On Oct. 25, the PEZ Visitor Center in Orange, Connecticut, declared it an early Halloween. In honor of the upcoming holiday, the factory, which doubles as a historical landmark for PEZ enthusiasts, announced that all visitors under the age of 12 who arrived in costume would receive free admission. It was a modest treat, but for the kids in bumblebee suits and hybrid ballerina-fairy outfits — and, perhaps more importantly, for their baby-boomer parents — it was enough.

 

Tucked away on a hillside road just off of I-95, the factory-cum-museum isn’t immediately distinguishable from the neighboring office buildings: red brick and beige stucco.

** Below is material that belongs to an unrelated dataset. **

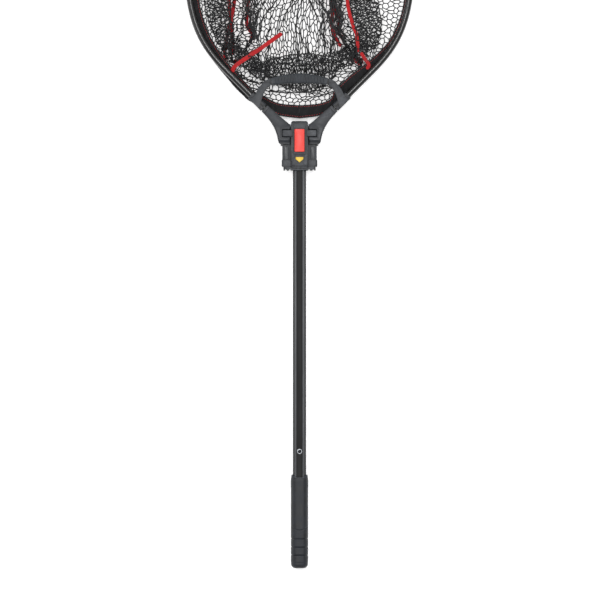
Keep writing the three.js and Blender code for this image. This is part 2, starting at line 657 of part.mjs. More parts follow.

A parking lot runs along its periphery, not unlike one you might see outside of a Target or a Hobby Lobby. Mousetraps sit prominently near the loading doors, facing outward toward the same parking lot that visitors use.

 

Besides the traps, the only real hints at the building’s contents are three nine-foot replicas of PEZ candy rolls attached to the far side of the building. Inside, however, the bland exterior gives way to raucous candy-colored decoration.

 

As a middle-aged gift shop employee named Paola tells me, this factory makes all of the individual PEZ pellets for North America. That means Canada, too, she reminds me as she hands me my yellow visitor’s lanyard. According to Paola, the factory creates about 12 million pellets a day. The only other PEZ candy-making factory is in Austria, homeland of the company’s founder, Eduard Haas.

 

PEZ is famous today for its collectible cartoon-headed candy dispensers, colorful toys that were once a staple of American childhood. But the company actually made its debut in Europe in the 1920s as an anti-smoking mint for adults. Hence the design of the sleek original dispenser, now called a “Regular.” To reach the mint, you flip the Regular’s top as you would flick open a cigarette lighter.

 

Haas moved the headquarters of PEZ to America in 1952. Realizing how unsuccessful an anti-smoking mint would be in 1950s America, where the cigarettes had become as ubiquitous as Elvis’s records, Haas began marketing the candy to children. Now, Regulars could be topped with a cartoon head, and voilà: both toy and treat. For PEZ, it was a game changer, opening endless possibilities for PEZ dispensers. There were Disney characters, Olympics mascots, astronauts, faux handguns.

 

On the lesser-visited second floor of the museum is another side to the company’s history — one with sex appeal.

 

On the wall hangs a small photo collage: attractive young women dressed in vivid blue costumes stand before suited American men with boxes of PEZ mints. The “PEZ ladies,” as a sign calls them, were vital to the American debut of PEZ, and were a carry-over of Haas’s old sales tactics in Austria. With their hair coiffed and their lips rouged, the PEZ ladies lingered in clubs and malls: A mint for you, sir? It was Mad Men-style marketing in the flesh.

 

And in print, too: not present on the walls are ads from an even raunchier streak in PEZ’s earliest American marketing campaigns. In one I find in an online collection of vintage ads, a busty blonde reaches languidly, desperately, for PEZ mints held in an unidentified male hand. In another, a pinup girl in a PEZ uniform sits atop an oversized roll of PEZ mints, her thighs exposed. She coyly holds a PEZ mint to her mouth. She doesn’t only want PEZ — she wants you.

 

But these ads, by the notorious ’50s lingerie-ad man Gerhard Brause, were the end of an era for PEZ rather than the beginning. Haas’s choice to redefine PEZ as a wholesome children’s candy was one that made the brand what it is. And while PEZ is no empire today — the brand survives mainly on its nostalgic value — it is a name that lasts, at least for the kids who were in its targeted audience back in mid-century America.

 

That Saturday afternoon, more adults came to tour the facility than children. Parents with college-age kids arrived in groups of three or four, pointing out the PEZ dispensers they recognized, or the ads on the first floor that they remembered from the papers. The second floor’s exhibit on the company’s forgotten history, meanwhile, remained empty but for a few employees on their lunch break.

 

The Visitor Center relies on the cheapest form of advertising there is: nostalgia. It doesn’t exist to entice new customers. Nor does it intend to attract kids, for that matter. One woman complained to her husband that the kids weren’t looking for the scavenger hunt items. Her husband’s advice: Well, let’s just look for ’em you and I, honey.